— BEGIN Given information —

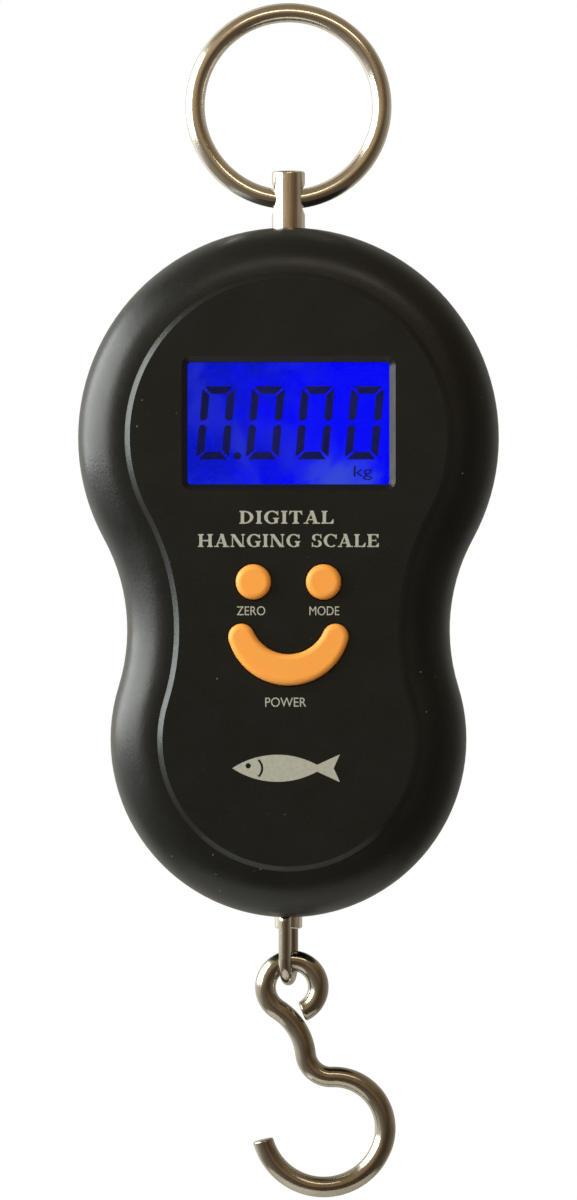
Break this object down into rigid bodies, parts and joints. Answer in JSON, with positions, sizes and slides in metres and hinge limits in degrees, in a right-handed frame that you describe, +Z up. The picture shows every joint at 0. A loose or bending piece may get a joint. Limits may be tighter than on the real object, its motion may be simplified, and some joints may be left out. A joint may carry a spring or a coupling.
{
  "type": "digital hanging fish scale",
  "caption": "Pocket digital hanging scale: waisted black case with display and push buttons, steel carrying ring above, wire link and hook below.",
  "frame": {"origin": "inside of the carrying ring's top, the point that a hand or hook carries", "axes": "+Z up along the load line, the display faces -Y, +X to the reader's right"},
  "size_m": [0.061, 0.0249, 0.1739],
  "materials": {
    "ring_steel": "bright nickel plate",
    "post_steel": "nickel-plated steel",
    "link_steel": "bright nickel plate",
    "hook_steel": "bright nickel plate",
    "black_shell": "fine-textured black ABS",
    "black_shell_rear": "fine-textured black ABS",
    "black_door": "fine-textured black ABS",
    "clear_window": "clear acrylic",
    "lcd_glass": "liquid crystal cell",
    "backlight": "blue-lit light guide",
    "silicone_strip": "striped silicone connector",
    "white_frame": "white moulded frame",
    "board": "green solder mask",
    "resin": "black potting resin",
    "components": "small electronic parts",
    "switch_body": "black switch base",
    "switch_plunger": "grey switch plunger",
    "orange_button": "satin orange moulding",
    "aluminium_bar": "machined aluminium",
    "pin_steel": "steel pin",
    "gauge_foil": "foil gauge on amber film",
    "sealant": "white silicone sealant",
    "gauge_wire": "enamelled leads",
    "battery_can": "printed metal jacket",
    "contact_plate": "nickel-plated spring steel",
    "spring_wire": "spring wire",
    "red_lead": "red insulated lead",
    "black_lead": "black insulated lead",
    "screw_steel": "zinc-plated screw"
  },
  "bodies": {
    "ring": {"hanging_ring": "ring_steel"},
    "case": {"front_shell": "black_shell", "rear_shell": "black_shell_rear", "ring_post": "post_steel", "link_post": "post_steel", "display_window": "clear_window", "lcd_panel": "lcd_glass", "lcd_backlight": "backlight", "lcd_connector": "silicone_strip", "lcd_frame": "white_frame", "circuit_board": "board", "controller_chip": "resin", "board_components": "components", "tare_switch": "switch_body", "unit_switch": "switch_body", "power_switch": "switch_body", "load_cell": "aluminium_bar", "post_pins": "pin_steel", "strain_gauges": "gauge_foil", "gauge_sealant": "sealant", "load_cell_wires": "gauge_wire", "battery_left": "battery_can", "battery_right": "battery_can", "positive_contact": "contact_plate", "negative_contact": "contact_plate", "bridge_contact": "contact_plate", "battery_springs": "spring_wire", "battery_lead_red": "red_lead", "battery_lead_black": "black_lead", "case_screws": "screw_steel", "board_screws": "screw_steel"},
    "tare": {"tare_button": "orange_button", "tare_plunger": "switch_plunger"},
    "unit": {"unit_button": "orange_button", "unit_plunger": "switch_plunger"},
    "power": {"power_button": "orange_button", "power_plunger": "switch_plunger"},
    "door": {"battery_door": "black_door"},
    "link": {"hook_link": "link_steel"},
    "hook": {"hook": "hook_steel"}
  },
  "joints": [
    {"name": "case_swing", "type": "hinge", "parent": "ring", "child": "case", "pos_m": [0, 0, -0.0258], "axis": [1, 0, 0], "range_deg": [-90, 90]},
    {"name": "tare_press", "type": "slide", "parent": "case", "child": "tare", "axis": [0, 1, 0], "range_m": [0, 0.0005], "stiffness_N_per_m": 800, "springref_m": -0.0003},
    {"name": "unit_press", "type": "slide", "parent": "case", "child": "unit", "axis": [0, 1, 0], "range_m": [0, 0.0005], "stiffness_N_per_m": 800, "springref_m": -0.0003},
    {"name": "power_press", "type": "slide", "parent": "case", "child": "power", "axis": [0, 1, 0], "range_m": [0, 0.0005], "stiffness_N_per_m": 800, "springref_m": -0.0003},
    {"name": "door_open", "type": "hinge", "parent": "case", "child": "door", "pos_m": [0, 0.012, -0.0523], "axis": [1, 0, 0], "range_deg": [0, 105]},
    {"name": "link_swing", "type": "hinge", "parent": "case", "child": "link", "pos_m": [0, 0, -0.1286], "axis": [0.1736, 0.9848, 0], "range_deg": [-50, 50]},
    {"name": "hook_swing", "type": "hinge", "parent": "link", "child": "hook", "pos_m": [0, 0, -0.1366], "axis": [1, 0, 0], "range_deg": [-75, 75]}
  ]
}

— END Given information —

● Task instructions
Using the listing above, list every line in which the string "that" occurs.

● The reply
Break this object down into rigid bodies, parts and joints. Answer in JSON, with positions, sizes and slides in metres and hinge limits in degrees, in a right-handed frame that you describe, +Z up. The picture shows every joint at 0. A loose or bending piece may get a joint. Limits may be tighter than on the real object, its motion may be simplified, and some joints may be left out. A joint may carry a spring or a coupling.
  "frame": {"origin": "inside of the carrying ring's top, the point that a hand or hook carries", "axes": "+Z up along the load line, the display faces -Y, +X to the reader's right"},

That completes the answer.